As motions to reconsider are not expressly contemplated by the Federal Rules of Civil Procedure, the court will treat Petitioner's Motion for Reconsideration as a Rule 59 motion to alter or amend a judgment. Rule 59(e) allows a party to file a motion to alter or amend a judgment within "28 days after the entry of the judgment." Fed. R. Civ. P. 59(e). A motion to alter or amend a judgment is "an extraordinary remedy which should be used sparingly." Pac. Ins. Co. v. Am. Nat'l Fire Ins. Co., 148 F.3d 396, 403 (4th Cir. 1998) (quoting 11 Wright et. al, Federal Practice and Procedure § 2810.1, at 124 (2d ed. 1995)). It may only be granted for three reasons: "(1) to accommodate an intervening change in controlling law; (2) to account for new evidence not available at trial; or (3) to correct a clear error of law or prevent manifest injustice." Id. Furthermore, a Rule 59(e) motion "may not be used to relitigate old matters, or to raise arguments or present evidence that could have been raised prior to the entry of judgment." Exxon Shipping Co. v. Baker, 554 U.S. 471, 485 n.5 (2008) (quoting 11 Wright et. al, Federal Practice and Procedure § 2810.1, at 127-28 (2d ed. 1995)).
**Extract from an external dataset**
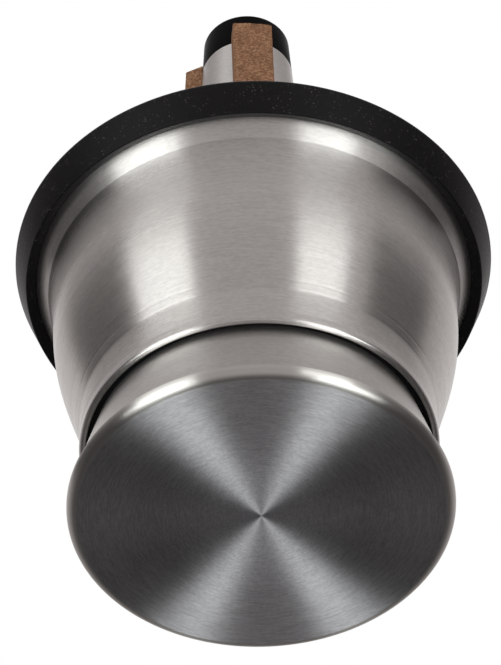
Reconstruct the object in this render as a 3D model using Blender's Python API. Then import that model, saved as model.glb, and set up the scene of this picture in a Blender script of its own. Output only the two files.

Petitioner's current motion does not present new controlling law or evidence, nor does it point to any clear legal error of this Court. This Court concludes that its prior decision dismissing the petition was and is correct as a matter of law. Therefore, Petitioner's request for reconsideration should be denied.

IT IS THEREFORE ORDERED that Petitioner's Motion for Reconsideration is DENIED. The Court declines to issue a certificate of appealability in this matter.1

IT IS SO ORDERED.

FootNotes


1. On December 1, 2009, the Rules Governing Section 2254 and 2255 Cases in the United States District Courts were amended to require a District Court to issue or deny a certificate of appealability when a final ruling on a habeas petition is issued. See 28 U.S.C. § 2254, R. 11(a); 28 U.S.C. § 2255, R. 11(a). This amendment also encompasses motions to reconsider final rulings on habeas petitions. See United States v. Haynes, 354 F. App'x 763 (4th Cir. 2009) (per curiam).